Because of his interest in her, Sidonie rises to the notice of someone desperate to drive a wedge between Morgan and Isabeau. Sidonie is kidnapped and taken to Avalon where she is tortured. While the torture occurs off page, the effects of it are obvious and graphic and upsetting. My breath caught at the viciousness of the (non-sexual) violence done to her and the casual way Isabeau ordered it to be done. Listeners, be warned.
Because Morgan is not in fact evil, no matter what anyone else believes, he returns secretly to Avalon to help Sidonie as he can. He is bound by the geas so he can’t help her escape but he can help her in other ways.
The story went in a number of different directions I wasn’t expecting. Apart from that it took Morgan and Sidonie so long to actually meet (and therefore for the romance to start – sadness!) all of those different directions worked for me. I was surprised a number of times at the various twists and turns of the novel.
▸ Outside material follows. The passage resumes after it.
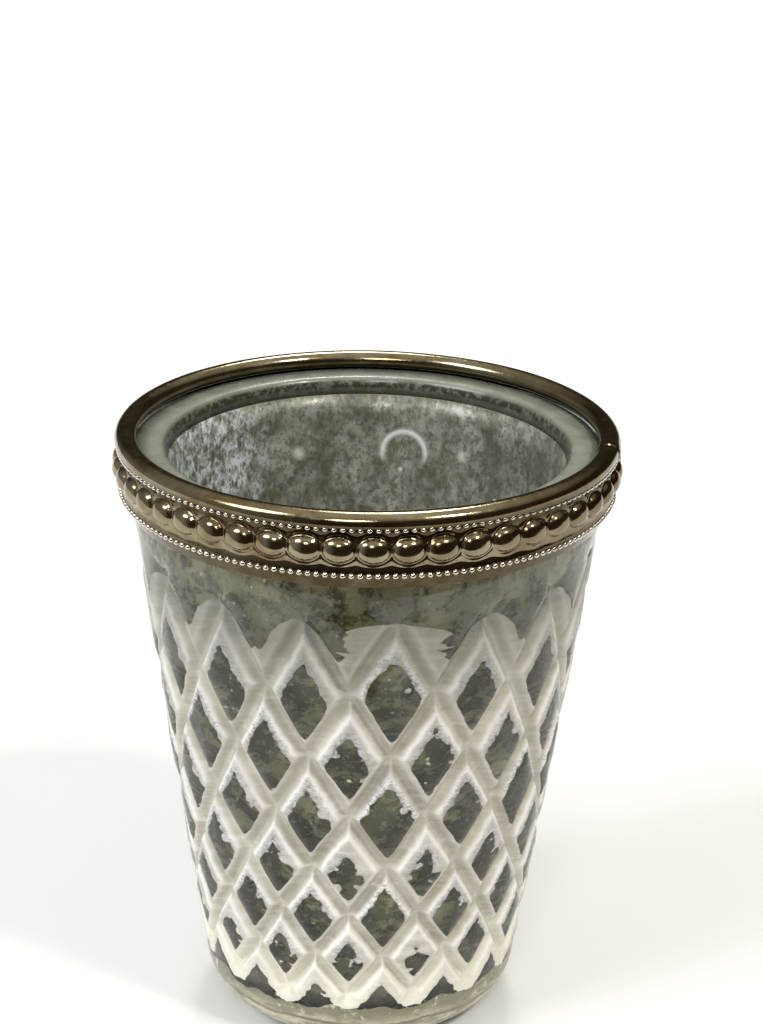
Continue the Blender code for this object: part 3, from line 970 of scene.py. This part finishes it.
def build_world():
    """White behind the object; in reflections, a dim warm room with a pale ceiling and left side."""
    world = bpy.data.worlds.new("studio")
    world.use_nodes = True
    tree = world.node_tree
    new = tree.nodes.new
    link = tree.links.new
    parts = new("ShaderNodeSeparateXYZ")
    link(new("ShaderNodeTexCoord").outputs["Generated"], parts.inputs[0])
    height = new("ShaderNodeValToRGB")
    link(parts.outputs["Z"], height.inputs["Fac"])
    floor_to_ceiling = [(0.0, (0.06, 0.045, 0.03)), (0.45, (0.05, 0.04, 0.025))]
    floor_to_ceiling += [(0.7, (0.42, 0.40, 0.33)), (1.0, (0.86, 0.83, 0.74))]
    fill_ramp(height.color_ramp, floor_to_ceiling)
    left = new("ShaderNodeMath")
    left.operation = "MULTIPLY"
    left.inputs[1].default_value = -1.0
    link(parts.outputs["X"], left.inputs[0])
    share = new("ShaderNodeValToRGB")
    fill_ramp(share.color_ramp, [(0.45, 0.0), (0.9, 0.7)])
    link(left.outputs[0], share.inputs["Fac"])
    glow = new("ShaderNodeMix")
    glow.data_type = "RGBA"
    link(share.outputs["Color"], glow.inputs[0])
    link(height.outputs["Color"], glow.inputs[6])
    glow.inputs[7].default_value = (0.52, 0.53, 0.54, 1.0)
    room = tree.nodes["Background"]
    link(glow.outputs[2], room.inputs["Color"])
    backdrop = new("ShaderNodeBackground")
    backdrop.inputs["Color"].default_value = (1.0, 1.0, 1.0, 1.0)
    blend = new("ShaderNodeMixShader")
    link(new("ShaderNodeLightPath").outputs["Is Camera Ray"], blend.inputs["Fac"])
    link(room.outputs[0], blend.inputs[1])
    link(backdrop.outputs[0], blend.inputs[2])
    link(blend.outputs[0], tree.nodes["World Output"].inputs["Surface"])
    bpy.context.scene.world = world


def build_camera():
    """Camera a little above the mouth, looking down at the front of the cup."""
    level_ahead = Vector((math.sin(CAMERA_YAW), math.cos(CAMERA_YAW), 0.0))
    level = Vector((math.cos(CAMERA_YAW), -math.sin(CAMERA_YAW), 0.0))
    ahead = math.cos(CAMERA_PITCH) * level_ahead - math.sin(CAMERA_PITCH) * Vector((0.0, 0.0, 1.0))
    upright = level.cross(ahead)
    right = math.cos(CAMERA_ROLL) * level + math.sin(CAMERA_ROLL) * upright
    up = -math.sin(CAMERA_ROLL) * level + math.cos(CAMERA_ROLL) * upright
    turn = Matrix((right, up, -ahead)).transposed().to_4x4()
    data = bpy.data.cameras.new("camera")
    data.sensor_fit = "AUTO"
    data.sensor_width = 36.0
    data.lens = CAMERA_LENS
    data.clip_start = 0.01
    camera = bpy.data.objects.new("camera", data)
    camera.matrix_world = Matrix.Translation(CAMERA_PLACE) @ turn
    bpy.context.scene.collection.objects.link(camera)
    bpy.context.scene.camera = camera


def main():
    """Studio first, then every piece with its material."""
    for item in list(bpy.data.objects):
        if item.type in ("LIGHT", "CAMERA"):
            bpy.data.objects.remove(item, do_unlink=True)
    build_camera()
    build_world()
    build_floor()
    sun_light("ceiling_lamp", 175.0, 50.0, 14.0, 0.8, (1.0, 0.98, 0.94))
    sun_light("window", -60.0, 42.0, 26.0, 1.45, (0.94, 0.96, 1.0))
    sun_light("lamp", 50.0, 52.0, 9.0, 1.25, (1.0, 0.97, 0.91))
    sun_light("fill", -8.0, 34.0, 16.0, 0.7, (1.0, 0.98, 0.94))
    build_glass(glass_material())
    build_lip(lip_material())
    build_foot_light_sheet(foot_light_material())
    build_paint(paint_material())
    coat_shell("silver_inside", 0.02, 0.10, silver_inside_material())
    coat_shell("silver_back", -0.10, 0.0, silver_back_material())
    build_band(band_material("band_nickel", False))
    # The fine beads take the lighter copy of the band's metal: painted highlight.
    build_beading(band_material("beading_nickel", True))
    build_adhesive(adhesive_material())
    bpy.context.scene.view_settings.view_transform = "Standard"


main()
I appreciated that it was specifically addressed in the story that when Morgan and Sidonie first meet she is a captive and he is helping her. That power differential is acknowledged and it is not until the pair are on much more balanced ground (all things considered) that anything romantic happens and even then, Morgan hesitates for fear of taking advantage. I was never in any doubt about what was motivating Sidonie; she was not attracted to him out of gratitude. Of course his character and behaviour to her had a large part to play in why she fell in love with him but their relationship was not some variation of Stockholm syndrome.
Their HEA is hard fought and hard won and creates some unique problems for the future. I was, again, surprised by where things went but I can’t say I was unhappy about it.
There was one issue which felt like too much of a dangling thread, relating to the Dark Fae court and a spell Morgan had long ago cast on Oberon. I’m am hoping it will be addressed in book three of the Moonshadow series.
The narration was very good. I always like Sophie Eastlake’s performances. She is excellent with her characterisations, tone and pacing. The emotion she can inject into her voice is something I have always appreciated. In Spellbinder she has the opportunity to demonstrate a number of accents and portray characters of various social classes and ages.
I do have one quibble however. Morgan Le Fay is based on the Merlin character from the Arthurian legends. I expected him to have a Welsh accent. At the start of the book his accent is most definitely Irish. That was okay, I could roll with it. However, that Irish accent dropped in and out, sometimes having Welsh musicality to it instead but most often becoming upper crust English. By the end of the book, Morgan was all English all the time. While I never confused Morgan with anyone else in the story the changing accent were a distraction and something of a disappointment. Ms. Eastlake does a great Irish, Welsh and English accent. I just wish she would’ve picked only one of them for Morgan and stuck to it.
Apart from that one thing however, the narration was excellent and I still recommend the audiobook to any listeners keen to find out about Morgan and Sidonie.
The Moonshadow series (which forms a separate story arc within the broader Elder Races series) is excellent PNR and I’m excited to see what Ms. Harrison comes up with next. I don’t read or listen to very much PNR these days but Ms. Harrison’s Elder Races world remains a compelling fascination to me and the romance is always swoonworthy. Add to that such a high standard of narration, it’s always going to be a win for me.
Book Content: B+
Steam Factor: Glad I had my earbuds in
Violence Rating: Graphic
Genre: Paranormal Romance
Publisher: Thea Harrison
Spellbinder was provided to AudioGals for a review.